Your objective> The first line to copy is the one with "boolean(obj, mesh_object(obj.name +"; the last is the one with "from mathutils import Matrix, Vector". Copy each line in that range exactly, leaving out all others.

*** Source material ***

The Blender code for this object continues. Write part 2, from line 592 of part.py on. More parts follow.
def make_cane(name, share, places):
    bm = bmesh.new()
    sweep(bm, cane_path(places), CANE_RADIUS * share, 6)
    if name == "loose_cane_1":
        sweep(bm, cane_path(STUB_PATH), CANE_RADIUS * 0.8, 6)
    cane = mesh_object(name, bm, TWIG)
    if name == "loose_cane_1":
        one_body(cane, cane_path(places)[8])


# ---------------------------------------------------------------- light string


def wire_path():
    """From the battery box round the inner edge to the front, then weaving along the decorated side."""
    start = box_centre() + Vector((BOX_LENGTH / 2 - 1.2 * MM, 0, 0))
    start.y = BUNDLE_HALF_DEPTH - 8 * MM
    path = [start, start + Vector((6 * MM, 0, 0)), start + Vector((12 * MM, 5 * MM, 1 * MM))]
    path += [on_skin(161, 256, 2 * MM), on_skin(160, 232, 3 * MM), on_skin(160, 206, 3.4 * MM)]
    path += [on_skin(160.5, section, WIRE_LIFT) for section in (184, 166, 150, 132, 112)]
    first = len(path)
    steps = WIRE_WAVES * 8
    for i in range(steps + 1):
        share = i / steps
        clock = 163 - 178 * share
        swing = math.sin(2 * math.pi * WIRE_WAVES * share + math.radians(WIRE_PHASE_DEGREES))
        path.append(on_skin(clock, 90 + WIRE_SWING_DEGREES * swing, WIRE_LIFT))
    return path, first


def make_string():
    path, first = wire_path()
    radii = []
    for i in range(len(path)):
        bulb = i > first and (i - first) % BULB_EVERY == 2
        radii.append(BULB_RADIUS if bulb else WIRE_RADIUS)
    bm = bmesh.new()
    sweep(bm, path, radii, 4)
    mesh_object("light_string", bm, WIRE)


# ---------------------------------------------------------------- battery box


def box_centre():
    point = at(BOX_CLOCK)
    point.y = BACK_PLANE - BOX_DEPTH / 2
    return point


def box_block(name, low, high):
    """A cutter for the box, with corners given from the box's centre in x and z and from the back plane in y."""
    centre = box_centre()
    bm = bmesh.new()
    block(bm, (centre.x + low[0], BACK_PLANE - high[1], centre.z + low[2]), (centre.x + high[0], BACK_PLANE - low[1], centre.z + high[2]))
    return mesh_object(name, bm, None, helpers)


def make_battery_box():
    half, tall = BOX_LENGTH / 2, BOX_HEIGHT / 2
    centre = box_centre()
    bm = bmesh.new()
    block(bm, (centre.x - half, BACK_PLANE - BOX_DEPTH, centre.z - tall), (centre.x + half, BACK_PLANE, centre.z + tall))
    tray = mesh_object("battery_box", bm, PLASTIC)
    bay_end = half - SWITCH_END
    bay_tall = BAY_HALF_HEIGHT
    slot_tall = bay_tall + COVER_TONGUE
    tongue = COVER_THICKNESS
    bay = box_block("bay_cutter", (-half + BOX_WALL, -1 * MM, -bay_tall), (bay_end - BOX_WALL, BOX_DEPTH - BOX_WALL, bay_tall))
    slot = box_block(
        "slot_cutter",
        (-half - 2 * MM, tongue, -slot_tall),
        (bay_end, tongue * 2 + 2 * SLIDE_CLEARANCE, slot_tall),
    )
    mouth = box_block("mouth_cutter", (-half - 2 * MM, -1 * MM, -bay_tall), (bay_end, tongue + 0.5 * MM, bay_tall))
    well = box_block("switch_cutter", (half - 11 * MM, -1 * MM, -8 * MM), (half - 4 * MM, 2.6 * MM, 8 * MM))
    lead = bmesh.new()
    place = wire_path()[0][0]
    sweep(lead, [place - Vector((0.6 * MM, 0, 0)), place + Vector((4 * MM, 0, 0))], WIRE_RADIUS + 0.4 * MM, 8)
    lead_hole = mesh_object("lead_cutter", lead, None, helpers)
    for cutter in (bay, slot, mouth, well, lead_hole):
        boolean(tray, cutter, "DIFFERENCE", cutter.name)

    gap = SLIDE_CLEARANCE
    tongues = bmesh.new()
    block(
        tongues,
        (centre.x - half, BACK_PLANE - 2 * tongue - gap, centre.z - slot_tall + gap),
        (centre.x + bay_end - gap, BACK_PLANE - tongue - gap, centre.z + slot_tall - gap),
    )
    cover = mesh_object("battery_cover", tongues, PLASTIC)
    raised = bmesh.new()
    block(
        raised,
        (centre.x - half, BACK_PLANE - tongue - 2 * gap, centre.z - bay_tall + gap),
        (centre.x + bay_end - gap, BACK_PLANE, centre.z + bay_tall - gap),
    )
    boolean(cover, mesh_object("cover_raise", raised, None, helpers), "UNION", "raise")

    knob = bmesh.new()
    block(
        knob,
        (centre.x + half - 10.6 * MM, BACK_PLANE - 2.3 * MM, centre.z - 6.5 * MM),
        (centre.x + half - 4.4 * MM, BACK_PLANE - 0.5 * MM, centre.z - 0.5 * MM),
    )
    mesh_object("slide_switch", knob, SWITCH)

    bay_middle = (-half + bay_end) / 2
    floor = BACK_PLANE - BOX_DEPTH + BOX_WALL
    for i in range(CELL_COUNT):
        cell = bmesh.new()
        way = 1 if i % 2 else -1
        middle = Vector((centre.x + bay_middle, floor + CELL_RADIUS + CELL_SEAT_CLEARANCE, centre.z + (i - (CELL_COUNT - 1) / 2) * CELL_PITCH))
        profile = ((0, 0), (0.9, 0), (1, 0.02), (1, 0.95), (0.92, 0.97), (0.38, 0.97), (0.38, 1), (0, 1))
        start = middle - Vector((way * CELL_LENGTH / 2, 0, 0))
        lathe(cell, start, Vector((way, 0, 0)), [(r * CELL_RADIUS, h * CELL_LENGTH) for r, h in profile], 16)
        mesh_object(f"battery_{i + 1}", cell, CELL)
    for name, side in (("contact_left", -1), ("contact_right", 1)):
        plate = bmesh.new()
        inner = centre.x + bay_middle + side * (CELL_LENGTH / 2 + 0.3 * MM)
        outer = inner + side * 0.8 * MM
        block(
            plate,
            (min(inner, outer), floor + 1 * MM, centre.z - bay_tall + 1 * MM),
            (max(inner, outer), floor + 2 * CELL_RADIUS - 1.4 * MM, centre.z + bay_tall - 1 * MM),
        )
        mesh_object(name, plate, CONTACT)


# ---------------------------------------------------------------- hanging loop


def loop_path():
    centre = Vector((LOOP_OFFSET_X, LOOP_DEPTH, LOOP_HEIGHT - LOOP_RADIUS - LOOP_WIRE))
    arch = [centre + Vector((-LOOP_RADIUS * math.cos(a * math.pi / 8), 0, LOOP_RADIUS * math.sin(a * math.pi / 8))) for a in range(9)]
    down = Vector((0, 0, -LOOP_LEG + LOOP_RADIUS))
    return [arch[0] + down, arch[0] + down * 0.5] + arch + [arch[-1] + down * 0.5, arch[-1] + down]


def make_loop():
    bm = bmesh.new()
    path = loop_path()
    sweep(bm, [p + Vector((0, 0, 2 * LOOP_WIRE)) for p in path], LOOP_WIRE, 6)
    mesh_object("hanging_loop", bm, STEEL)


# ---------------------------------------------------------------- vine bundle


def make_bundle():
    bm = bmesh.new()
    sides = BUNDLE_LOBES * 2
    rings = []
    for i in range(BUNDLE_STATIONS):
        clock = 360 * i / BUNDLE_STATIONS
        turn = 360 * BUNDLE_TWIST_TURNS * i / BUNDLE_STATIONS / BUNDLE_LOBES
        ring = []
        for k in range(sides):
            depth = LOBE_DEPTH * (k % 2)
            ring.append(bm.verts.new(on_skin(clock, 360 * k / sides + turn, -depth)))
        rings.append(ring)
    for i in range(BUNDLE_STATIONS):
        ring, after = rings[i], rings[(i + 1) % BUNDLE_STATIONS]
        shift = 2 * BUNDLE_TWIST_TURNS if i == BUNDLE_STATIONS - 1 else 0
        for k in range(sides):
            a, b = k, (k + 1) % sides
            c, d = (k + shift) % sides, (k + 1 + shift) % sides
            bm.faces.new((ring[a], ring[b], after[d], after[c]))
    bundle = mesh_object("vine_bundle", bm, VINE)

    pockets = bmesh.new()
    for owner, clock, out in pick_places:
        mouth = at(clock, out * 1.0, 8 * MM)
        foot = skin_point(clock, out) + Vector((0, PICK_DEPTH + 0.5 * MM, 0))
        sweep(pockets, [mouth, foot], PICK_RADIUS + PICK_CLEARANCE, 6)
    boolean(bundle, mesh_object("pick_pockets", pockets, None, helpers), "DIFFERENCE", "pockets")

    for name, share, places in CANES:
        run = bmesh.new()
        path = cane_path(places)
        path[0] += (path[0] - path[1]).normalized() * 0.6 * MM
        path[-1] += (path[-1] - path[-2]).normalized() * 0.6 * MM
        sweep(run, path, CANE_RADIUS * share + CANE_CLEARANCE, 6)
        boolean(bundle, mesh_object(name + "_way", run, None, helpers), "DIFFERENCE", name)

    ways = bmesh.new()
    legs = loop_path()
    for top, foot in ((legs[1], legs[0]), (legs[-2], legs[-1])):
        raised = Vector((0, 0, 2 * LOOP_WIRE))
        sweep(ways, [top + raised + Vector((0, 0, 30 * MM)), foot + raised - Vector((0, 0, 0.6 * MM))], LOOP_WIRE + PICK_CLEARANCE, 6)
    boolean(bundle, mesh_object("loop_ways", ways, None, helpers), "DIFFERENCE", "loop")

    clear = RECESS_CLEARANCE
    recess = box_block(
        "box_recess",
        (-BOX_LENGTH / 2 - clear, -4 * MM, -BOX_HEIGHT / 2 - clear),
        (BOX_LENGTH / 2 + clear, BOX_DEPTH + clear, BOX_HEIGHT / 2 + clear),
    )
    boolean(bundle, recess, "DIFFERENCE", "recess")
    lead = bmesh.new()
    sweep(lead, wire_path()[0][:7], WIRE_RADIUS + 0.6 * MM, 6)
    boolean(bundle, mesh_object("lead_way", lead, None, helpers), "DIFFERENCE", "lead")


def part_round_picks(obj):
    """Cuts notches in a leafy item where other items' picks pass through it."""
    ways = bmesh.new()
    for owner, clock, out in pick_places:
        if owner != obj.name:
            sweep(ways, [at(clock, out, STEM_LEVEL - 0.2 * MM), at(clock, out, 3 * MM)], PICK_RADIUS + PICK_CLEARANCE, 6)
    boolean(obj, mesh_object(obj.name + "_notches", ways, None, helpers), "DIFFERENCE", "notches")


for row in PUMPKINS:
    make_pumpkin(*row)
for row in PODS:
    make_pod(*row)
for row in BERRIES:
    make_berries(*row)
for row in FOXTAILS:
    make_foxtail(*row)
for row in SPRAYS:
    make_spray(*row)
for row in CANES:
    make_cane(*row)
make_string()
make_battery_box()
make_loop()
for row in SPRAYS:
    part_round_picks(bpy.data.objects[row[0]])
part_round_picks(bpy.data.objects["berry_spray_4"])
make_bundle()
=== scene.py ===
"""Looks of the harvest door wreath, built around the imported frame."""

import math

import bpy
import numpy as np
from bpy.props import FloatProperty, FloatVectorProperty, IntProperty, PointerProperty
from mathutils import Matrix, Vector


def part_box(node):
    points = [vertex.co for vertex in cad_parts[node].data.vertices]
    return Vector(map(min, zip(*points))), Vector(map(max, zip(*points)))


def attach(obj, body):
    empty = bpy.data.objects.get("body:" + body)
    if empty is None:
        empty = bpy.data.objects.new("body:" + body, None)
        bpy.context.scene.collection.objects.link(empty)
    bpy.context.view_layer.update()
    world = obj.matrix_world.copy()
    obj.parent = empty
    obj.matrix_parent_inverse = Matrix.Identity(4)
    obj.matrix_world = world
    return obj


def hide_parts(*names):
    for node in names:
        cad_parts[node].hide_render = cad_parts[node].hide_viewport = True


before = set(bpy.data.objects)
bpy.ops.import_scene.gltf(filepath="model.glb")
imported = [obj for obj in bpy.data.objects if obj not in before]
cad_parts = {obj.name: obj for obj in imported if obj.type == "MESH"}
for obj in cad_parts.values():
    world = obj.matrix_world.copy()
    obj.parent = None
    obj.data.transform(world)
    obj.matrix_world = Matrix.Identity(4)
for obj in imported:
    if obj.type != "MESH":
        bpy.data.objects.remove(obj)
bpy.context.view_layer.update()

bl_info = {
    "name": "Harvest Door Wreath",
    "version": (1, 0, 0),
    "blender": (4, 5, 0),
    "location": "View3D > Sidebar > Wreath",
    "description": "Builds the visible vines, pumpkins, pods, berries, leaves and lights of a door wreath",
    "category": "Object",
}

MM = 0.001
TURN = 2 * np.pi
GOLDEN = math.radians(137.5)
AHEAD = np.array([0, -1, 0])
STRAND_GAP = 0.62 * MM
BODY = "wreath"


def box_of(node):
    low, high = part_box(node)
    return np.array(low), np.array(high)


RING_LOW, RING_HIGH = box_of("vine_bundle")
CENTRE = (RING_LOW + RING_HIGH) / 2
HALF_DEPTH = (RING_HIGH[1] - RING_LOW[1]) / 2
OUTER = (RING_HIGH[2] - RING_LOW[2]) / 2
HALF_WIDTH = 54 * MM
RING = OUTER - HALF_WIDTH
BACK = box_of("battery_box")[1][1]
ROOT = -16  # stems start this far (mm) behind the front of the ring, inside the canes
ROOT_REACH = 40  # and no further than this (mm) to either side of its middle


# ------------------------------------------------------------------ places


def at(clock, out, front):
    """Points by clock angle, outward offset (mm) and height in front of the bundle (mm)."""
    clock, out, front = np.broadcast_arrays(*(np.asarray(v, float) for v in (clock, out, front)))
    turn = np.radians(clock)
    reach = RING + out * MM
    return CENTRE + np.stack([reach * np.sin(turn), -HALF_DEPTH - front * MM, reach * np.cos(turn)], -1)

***

Exercise answer>
    boolean(obj, mesh_object(obj.name + "_notches", ways, None, helpers), "DIFFERENCE", "notches")


for row in PUMPKINS:
    make_pumpkin(*row)
for row in PODS:
    make_pod(*row)
for row in BERRIES:
    make_berries(*row)
for row in FOXTAILS:
    make_foxtail(*row)
for row in SPRAYS:
    make_spray(*row)
for row in CANES:
    make_cane(*row)
make_string()
make_battery_box()
make_loop()
for row in SPRAYS:
    part_round_picks(bpy.data.objects[row[0]])
part_round_picks(bpy.data.objects["berry_spray_4"])
make_bundle()
=== scene.py ===
"""Looks of the harvest door wreath, built around the imported frame."""

import math

import bpy
import numpy as np
from bpy.props import FloatProperty, FloatVectorProperty, IntProperty, PointerProperty
from mathutils import Matrix, Vector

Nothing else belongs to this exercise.